You might see where this is going.

What happened in these chambers was that all of the xanthate tails gravitated toward the bubbles of pine oil. And then, when the bubbles rose to the surface, it dragged all of the xanthate, and dragged all of the copper up to the top of the tank. So at that point, all you had to do was skim the copper off the top of the mixture, and then send it off to be filtered and dried and eventually melted down into copper bars.

Besides the fact that this method is just so simple and so elegant and so clever, one thing that really gets me is that when people first started doing this, they didn't actually know why it worked — they just knew that it did.

As part of researching this video, I was reading this old paper from 1932, and it was just like, "Yeah. People know that copper flotation is effective, but um... nobody has really figured out the mechanism for why yet."

Even if they didn't know why it worked, though, this was still shockingly effective. I couldn't find a stat for how much copper the Quincy Mine was able to reclaim, but using a similar method, the Calumet and Hecla Mine — so, the original owners of the dredge — they were able to reclaim 423 million pounds of copper between, like, 1915 and the 1950s or so.

So as part of this story, Quincy Dredge Number Two was pretty effective and pretty helpful and pretty incredible... until it wasn't. In 1967, the dredge was chilling in the lake in the winter because it wasn't being used, and um, something happened, and it started to sink.

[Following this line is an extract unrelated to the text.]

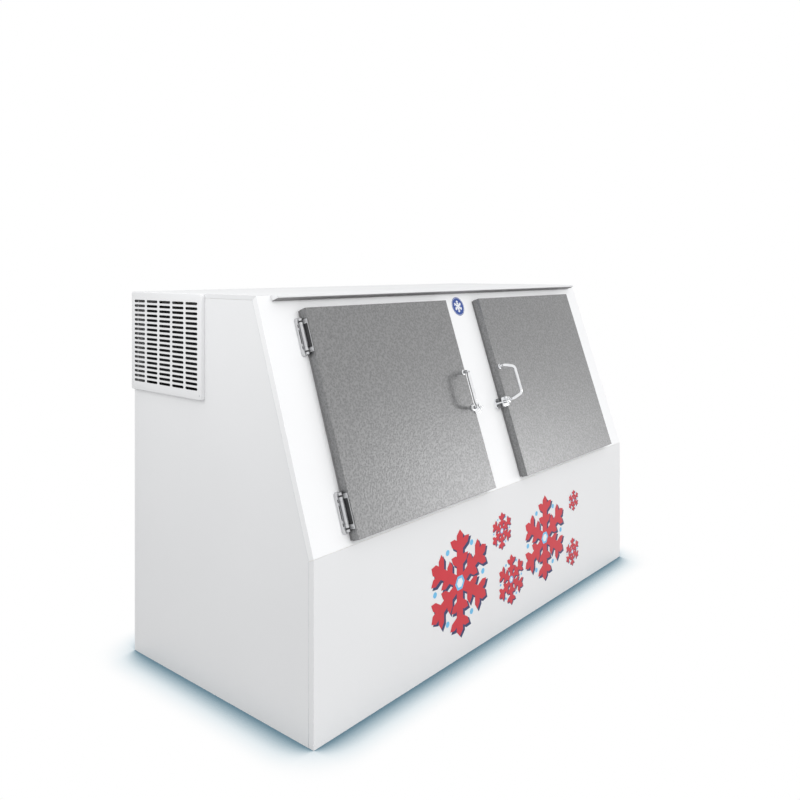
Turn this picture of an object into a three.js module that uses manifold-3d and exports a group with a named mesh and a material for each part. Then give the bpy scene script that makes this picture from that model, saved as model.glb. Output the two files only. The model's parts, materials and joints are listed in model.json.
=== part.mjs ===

The problem is — I mean, at this point, it's 1967. Copper prices are pretty low, historically, the Quincy Mine is on its way out, and they didn't really feel the need to recover the dredge or... do anything with it, really.

In the end, they just opted to leave it in the lake. So today, there it sits, a thousand-ton tribute to the copper industry.

I mean, I'm not gonna say that I'm glad that there is a 107-year-old piece of rusty machinery in the lake, or that people dumped stamp sand into Torch Lake for decades. One thing I can say, though, is that even though parts of this story can be a little bit sobering at times, I thought this was super fascinating.